Ground Mustard Substitutes
If you don’t have any ground mustard on hand, but you really want to see what it might taste like first before you buy any, there are a few things you could use to substitute for a close second.
In fact, an excellent quality yellow or dijon mustard can act as a substitute in most recipes, as long as you use the correct conversion. Use one tablespoon of liquid mustard for every teaspoon of ground mustard.
You can use turmeric as a stand-in for ground mustard and substitute the measure directly. It lends the same yellow color and many of the same flavors, but it doesn’t quite have the same punch. However, you’ll get an idea of taste this way without the excess spice that might scare you.
It’s important to remember that wasabi is a lot spicier than mustard, so cut the amount you use in half and taste it first. Wasabi is often made with ground mustard as an ingredient, so it will help give you a good idea of the flavor but will have more of a kick.
Cut this substitution in half, too, because it’s rather spicy. It also doesn’t have quite the same flavor as ground mustard but can still make for a great substitution to give your recipe the boost it needs.
If you’re thinking about experimenting with ground mustard, it can be intimidating. However, if you find the right recipe, it lends a perfect flavor. These frequently asked questions will help you learn a bit more.
Question: Should I have ground mustard in my spice rack?
Answer: Ground mustard is a spice you may not use a lot. There aren’t many recipes that call for it, but if you like the flavor and you tend to add it anyway, it’s a good thing to have around.

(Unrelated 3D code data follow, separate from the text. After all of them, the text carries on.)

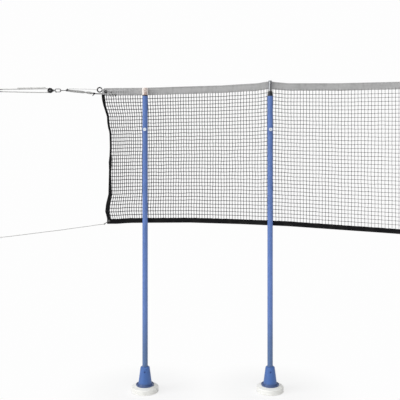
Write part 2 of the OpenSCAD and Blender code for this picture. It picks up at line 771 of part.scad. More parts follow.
// An eye and an open bow in one wire, in the plane of the net
module wire_hook(wire, eye, bow) {
    rotate([90, 0, 0]) {
        rotate_extrude() translate([eye, 0]) circle(d = wire, $fn = 24);
        translate([-eye - bow, 0, 0]) {
            rotate_extrude(angle = 250) translate([bow, 0]) circle(d = wire, $fn = 24);
            rotate([0, 0, 250]) translate([bow, 0, 0]) sphere(d = wire * 1.3);
        }
    }
}
module tackle_hook() {
    color(steel) at_net(tackle_knot_at - [tackle_knot_r + hook_eye_r + end_wire / 2 + seat, 0])
        wire_hook(end_wire, hook_eye_r, hook_bow_r);
}
// A loop of the guy rope through the hem's eyelet, closed by a knot
module guy_eye() {
    x = hem_left + eyelet_in - eyelet_r + guy_d / 2 + guy_slack - loop_r;
    color(rope_grey) at_net([x, bottom_z(hem_left) + hem_h / 2]) {
        rotate_extrude() translate([loop_r, 0]) circle(d = guy_d, $fn = 24);
        translate([-loop_r - guy_knot_r + guy_d / 2, 0, 0]) rotate([0, 90, 0])
            rotate_extrude() intersection() {
                circle(r = guy_knot_r);
                translate([0, -guy_knot_r]) square([guy_knot_r, 2 * guy_knot_r]);
            }
    }
}
module guy_rope() {
    color(rope_grey) cord(guy_route, guy_d);
}
module guy_hook() {
    color(steel) at_net(guy_end - [hook_eye_r + end_wire / 2, 0]) wire_hook(end_wire, hook_eye_r, hook_bow_r);
}

base_pad(0);  // left_base_pad
base_pad(1);  // right_base_pad
base_core(0);  // left_base_core
base_core(1);  // right_base_core
base_disc(0);  // left_base_disc
base_disc(1);  // right_base_disc
base_cone(0);  // left_base_cone
base_cone(1);  // right_base_cone
tube_plug(0);  // left_tube_plug
tube_plug(1);  // right_tube_plug
outer_tube(0);  // left_outer_tube
outer_tube(1);  // right_outer_tube
collar(0);  // left_collar
collar(1);  // right_collar
clamp_boss(0);  // left_clamp_boss
clamp_boss(1);  // right_clamp_boss
base_bolts();
base_screws();
inner_tube(0);  // left_inner_tube
inner_tube(1);  // right_inner_tube
inner_bush(0);  // left_inner_bush
inner_bush(1);  // right_inner_bush
inner_cap(0);  // left_inner_cap
inner_cap(1);  // right_inner_cap
clamp_knob(0);  // left_clamp_knob
clamp_knob(1);  // right_clamp_knob
clamp_screw(0);  // left_clamp_screw
clamp_screw(1);  // right_clamp_screw
clamp_tip(0);  // left_clamp_tip
clamp_tip(1);  // right_clamp_tip
netting();
top_tape();
bottom_hem();
left_side_tape();
right_side_tape();
edge_cords();
corner_eyelets();
pole_pocket();
pole_clip();
ring_tab();
corner_ring();
corner_tie();
corner_knot();
lashing();
ring_line();
rope_eye();
snap_hook();
hook_gate();
gate_rivet();
block_shackle();
block_cheeks();
block_axle();
block_sheave();
tackle_rope();
rope_tail();
tackle_knot();
tackle_hook();
guy_eye();
guy_rope();
guy_hook();
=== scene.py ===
import bpy
import numpy as np
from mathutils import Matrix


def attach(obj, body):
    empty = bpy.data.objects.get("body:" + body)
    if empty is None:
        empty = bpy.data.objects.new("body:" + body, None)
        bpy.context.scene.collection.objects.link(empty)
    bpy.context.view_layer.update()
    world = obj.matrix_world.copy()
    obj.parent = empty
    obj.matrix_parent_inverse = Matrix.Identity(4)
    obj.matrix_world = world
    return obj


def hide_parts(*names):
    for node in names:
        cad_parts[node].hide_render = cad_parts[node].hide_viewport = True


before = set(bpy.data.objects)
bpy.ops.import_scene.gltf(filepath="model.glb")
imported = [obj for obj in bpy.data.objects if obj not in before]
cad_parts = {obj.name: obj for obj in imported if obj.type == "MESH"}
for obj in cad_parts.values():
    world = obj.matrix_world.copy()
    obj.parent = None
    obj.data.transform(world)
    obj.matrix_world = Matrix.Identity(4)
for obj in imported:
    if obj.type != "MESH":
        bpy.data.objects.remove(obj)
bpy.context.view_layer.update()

# ---- Camera ----
# A level view square to the net, from the height of the clamp knobs.
# The lens is shifted down, so that the poles stay upright with their bases in view.
camera = bpy.data.cameras.new("camera")
camera.lens = 62.1
camera.sensor_width = 36
camera.shift_y = -0.175
viewer = bpy.data.objects.new("camera", camera)
viewer.location = (0.2745, -3.45, 1.305)
viewer.rotation_euler = (np.pi / 2, 0, 0)
bpy.context.scene.collection.objects.link(viewer)
bpy.context.scene.camera = viewer

# ---- Tackle rope ----
# One polyester rope, braided over a core, that runs from a knot round the block's sheave and back.
# It hangs in the plane of the net, taut between the net's corner and an anchor out of view.
NET_Y = 0.0164
TACKLE_ROPE_D = 0.005
CARRIERS = 16
BRAID_PITCH = 0.032
HANDLED_X = -0.715  # hands have soiled the rope from here to its knot
TACKLE_ROUTE = [
    (-0.7618, 1.5086), (-0.745, 1.5086), (-0.7, 1.5095), (-0.65, 1.51), (-0.6, 1.5107), (-0.55, 1.5114),
    (-0.5, 1.5122), (-0.478, 1.5125), (-0.4735, 1.5113), (-0.4702, 1.508), (-0.469, 1.5035),
    (-0.4702, 1.499), (-0.4735, 1.4957), (-0.478, 1.4945), (-0.5, 1.4937), (-0.55, 1.4938),
    (-0.6, 1.4948), (-0.65, 1.4959), (-0.7, 1.497), (-0.745, 1.498), (-0.7618, 1.498),
]


def xyz(x, y, z):
    """Points from their coordinates, each an array or one number for all."""
    return np.stack(np.broadcast_arrays(x, y, z), axis=-1)


def in_net_plane(route):
    """A route of (x, z) as points in the plane of the net."""
    x, z = np.array(route).T
    return xyz(x, NET_Y, z)


def lengths_along(path):
    """Distance travelled to each point of a path, along its last axis but one."""
    steps = np.linalg.norm(np.diff(path, axis=-2), axis=-1)
    return np.concatenate([np.zeros_like(steps[..., :1]), np.cumsum(steps, axis=-1)], axis=-1)


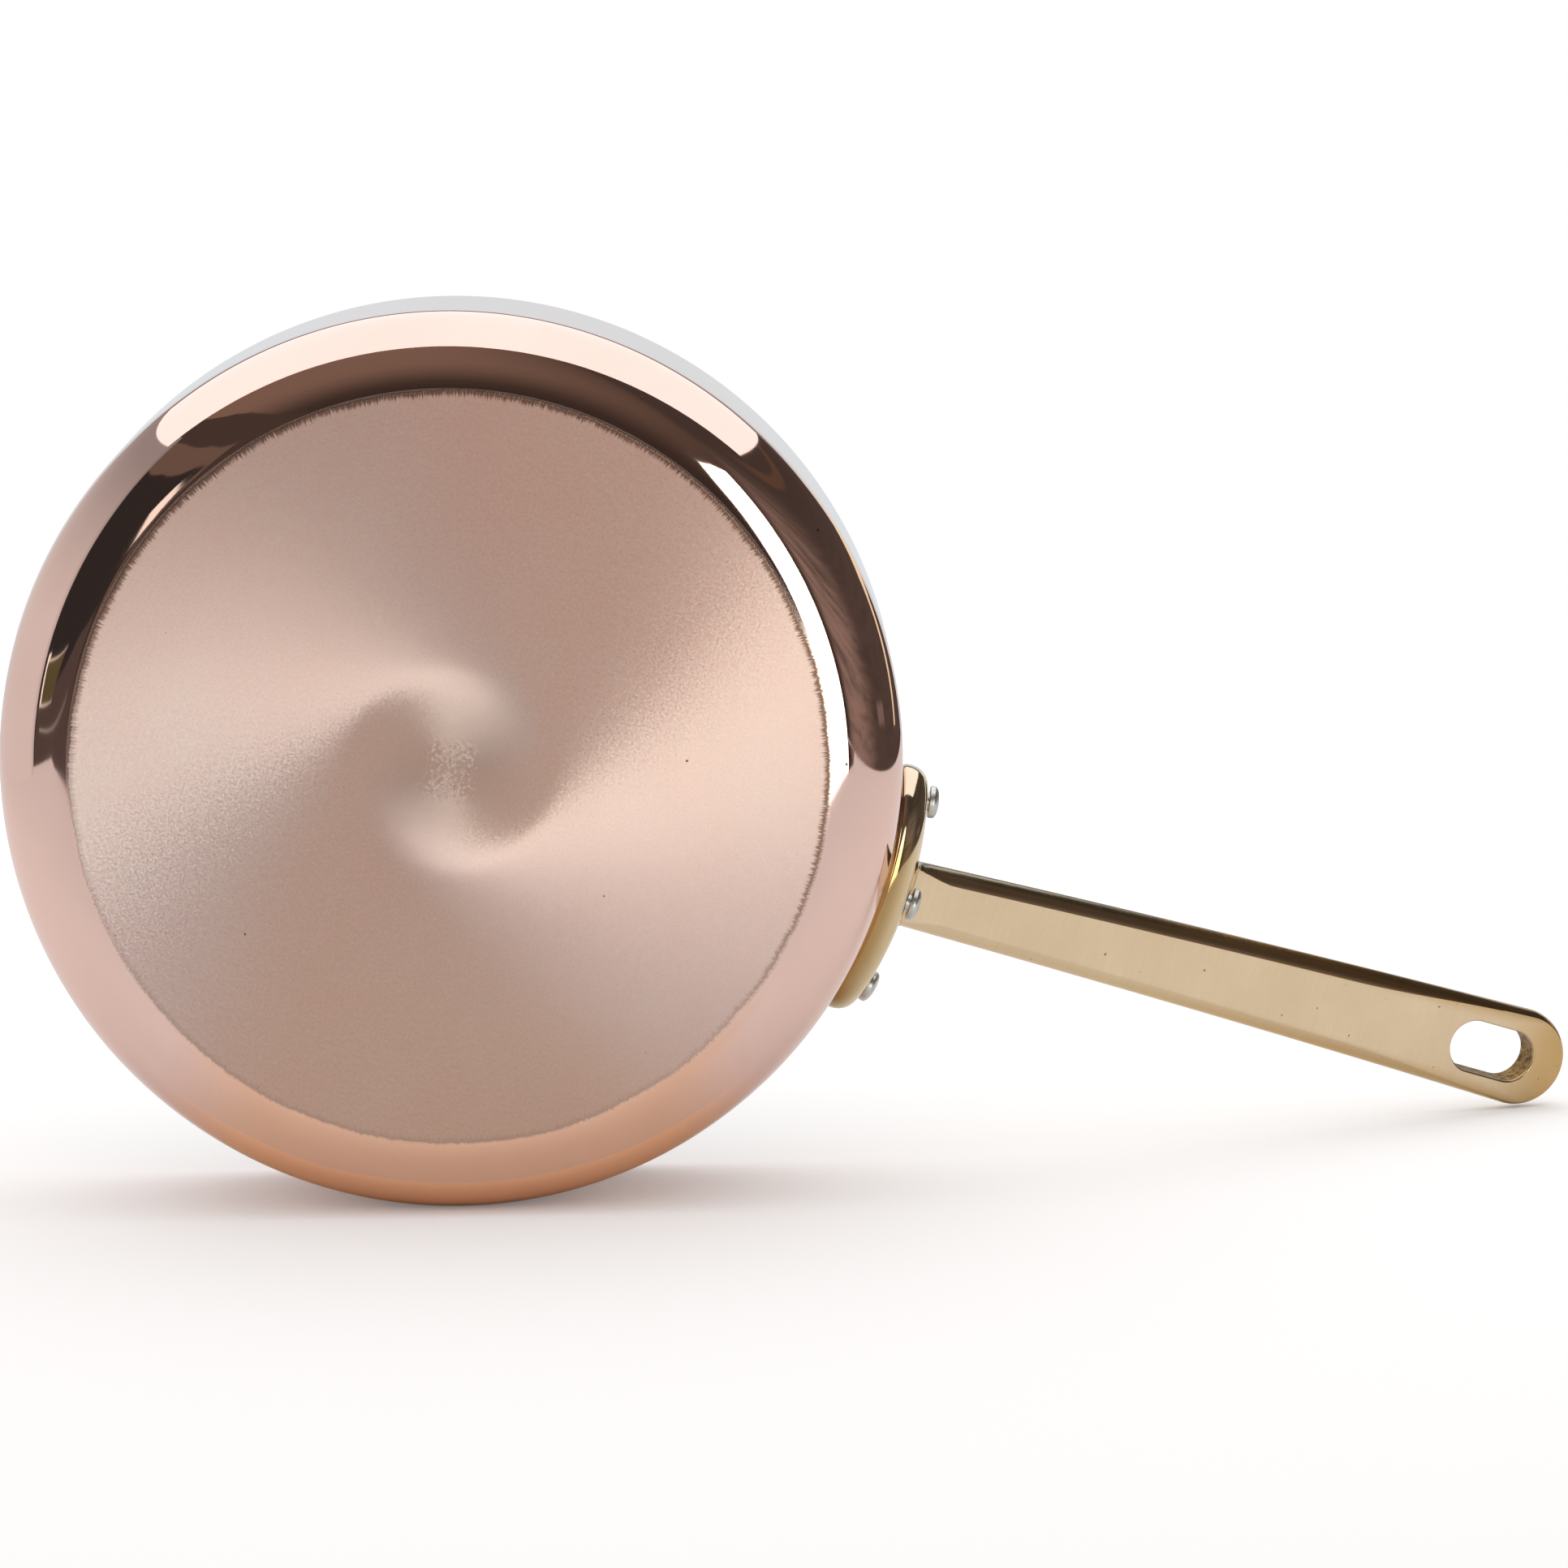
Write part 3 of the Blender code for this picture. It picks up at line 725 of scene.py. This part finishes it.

If you don’t use it much and you don’t have it, there are plenty of substitutes you probably already have, and you can save the money and the space in your pantry.
Question: What does mustard do for meat?
Answer: We’ve already discussed that ground mustard is a great companion to nearly any type of meat. Not only does it lend flavor, but it adheres more evenly to the meat and won’t fall off. Its binding qualities help it to stick, so you can grill, smoke, roast, or bake your meat without worrying about losing any of that flavor. It also results in a crispy outer edge that gives your meat more texture.
Question: Why do they put mustard on ribs?
Answer: If you’re not a fan of mustard, but you really like ribs, don’t let that intimidate you. Ground mustard seals in the other ingredients of the rub or marinade and will help bring balance to the flavor and texture. It can also help keep it juicy by not letting moisture escape. Depending on the amount of mustard used, you likely won’t even taste it.
Question: Is mustard a good meat tenderizer?
Answer: Mustard does a great job of tenderizing meat. You’ll also notice a thin layer of crisp on the outside of the meat, which is highly prized in traditional barbecue recipes. Because mustard can seal in flavor and moisture, it gives the meat an excellent texture that almost melts in your mouth.
Ground mustard is underrated. Not everyone likes its flavor, but it can be used for so much more than just adding flavor or spice. It acts as a binding agent for homemade sauces, tenderizes meat and seals in moisture, and can give almost anything a bit of a kick.
Even if you don’t like mustard, ground mustard is definitely worth a try in small amounts. Experiment with it to see if you like it. If you’re scared, start with a substitute you may already have and work your way up to ground mustard from there.